The Liaoning was purchased from Ukraine in 1998 as a semi-complete hull, officially for use as a floating casino. Instead, it became the PLAN’s first serious aviation platform. Since then, Beijing’s carrier program has grown with meticulous determination, focusing not just on hardware but on doctrine, training, and integrated operations.

archival image of Liaoning’s Soviet-era hull in Ukrainian shipyard pre-refit

Power Projection and Politics: Xi Jinping’s Maritime Doctrine

Beyond military strategy, aircraft carriers symbolize national prestige. For Xi Jinping, their expansion is part of a broader doctrine to establish China as a global maritime power. Carrier deployments are now not only exercises in warfighting, but tools of diplomacy, intimidation, and influence.
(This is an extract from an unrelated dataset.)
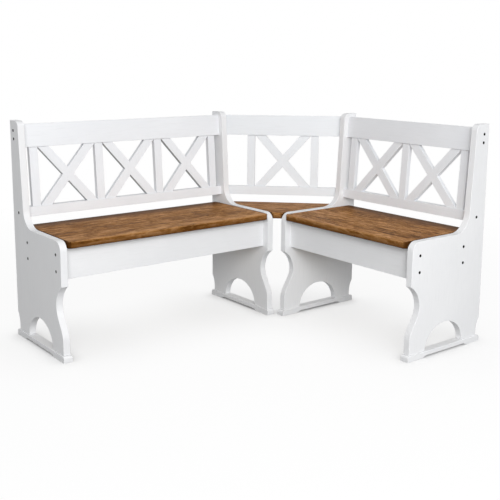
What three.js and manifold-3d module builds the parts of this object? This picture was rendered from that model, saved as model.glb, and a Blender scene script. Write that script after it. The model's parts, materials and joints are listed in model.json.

They sail through contested zones, appear during summits, and project Chinese presence in Africa, the Middle East, and Latin America.

China’s investment in these floating airbases also aims to counterbalance the U.S.-led alliance network, including the Quad (U.S., Japan, India, Australia) and AUKUS (Australia, UK, U.S.), which Beijing views as containment efforts. The recent joint deployment of Liaoning and Shandong sends a calculated signal that the PLAN will not remain confined to the Yellow Sea or the Taiwan Strait.

Conclusion: Redefining the Pacific’s Balance of Power

The dual carrier exercise of 2025 marks a strategic inflection point. While the U.S. Navy remains dominant in terms of raw capability, logistics, and combat-tested doctrine, China’s rapid naval modernization has compressed timelines and narrowed gaps. The question is no longer whether China can operate aircraft carriers effectively—it can. The question now is how Washington and its allies will respond to a China that seeks not just parity, but primacy in the Indo-Pacific.

The next decade will determine whether this bold maritime vision becomes a pillar of Chinese global ascendancy—or collapses under the pressure of geopolitical, economic, and military pushback.